Install pip packages in a Conda environment

Conda environments are wrappers around virtualenvs; as such you can just call pip install yourself. If you’re using an environment.yml to install your Conda packages, you can also add pip packages:

name: myenv
channels:
  - conda-forge
dependencies:
  - python=3.9
  - numpy
  - pandas
  - gnuplot
  - pip:
      # Package that is only on PyPI
      - sandu 

Package it for Conda-Forge yourself

Because Conda-Forge does not require maintainers of the code to do the packaging, anyone can volunteer to add a package to Conda-Forge. That includes you!

For many Python packages it’s surprisingly easy process, and it’s quite automated, so handling new releases is often as easy as approving an automatically-created PR.

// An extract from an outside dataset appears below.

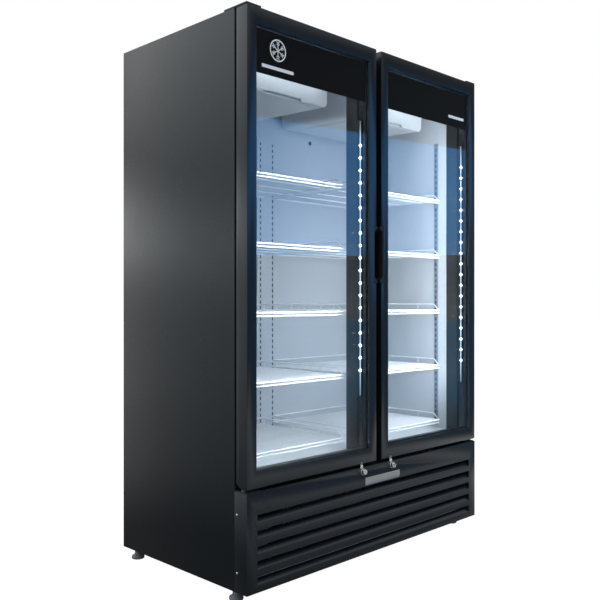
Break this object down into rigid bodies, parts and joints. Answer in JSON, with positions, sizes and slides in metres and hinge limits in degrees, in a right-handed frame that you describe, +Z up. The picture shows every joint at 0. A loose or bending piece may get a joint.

Summary: PyPI vs. Conda-Forge

  PyPI Conda-Forge
Who creates package? Author of code Anyone
Build infrastructure Maintained by author Centralized
Open source Python libraries Essentially all Many
Other open source tools None Many
Windows/Linux/macOS packages Usually, but up to maintainer Almost always

Additional tooling for Pip and Conda

Here’s a quick summary of some of the additional tooling you might want to use with either one:

  Pip Conda
Reproducible builds pip-tools, pipenv, Poetry conda-lock
Virtual environments python -m venv, virtualenv Built-in
Security scanning Most security scanners Jake
Alternatives Poetry, pipenv Mamba; much faster, highly recommended

To reiterate: if you do use Conda, I highly recommend using Mamba as a replacement. It supports the same command-line options and is much faster.

Which should you use?

So which should you use, pip or Conda? For general Python computing, pip and PyPI are usually fine, and the surrounding tooling tends to be better.

For data science or scientific computing, however, Conda’s ability to package third-party libraries, and the centralized infrastructure provided by Conda-Forge, means setup of complex packages will often be easier. In the end, which works best for you will depend on your situation and requirements; quite possibly both will be fine.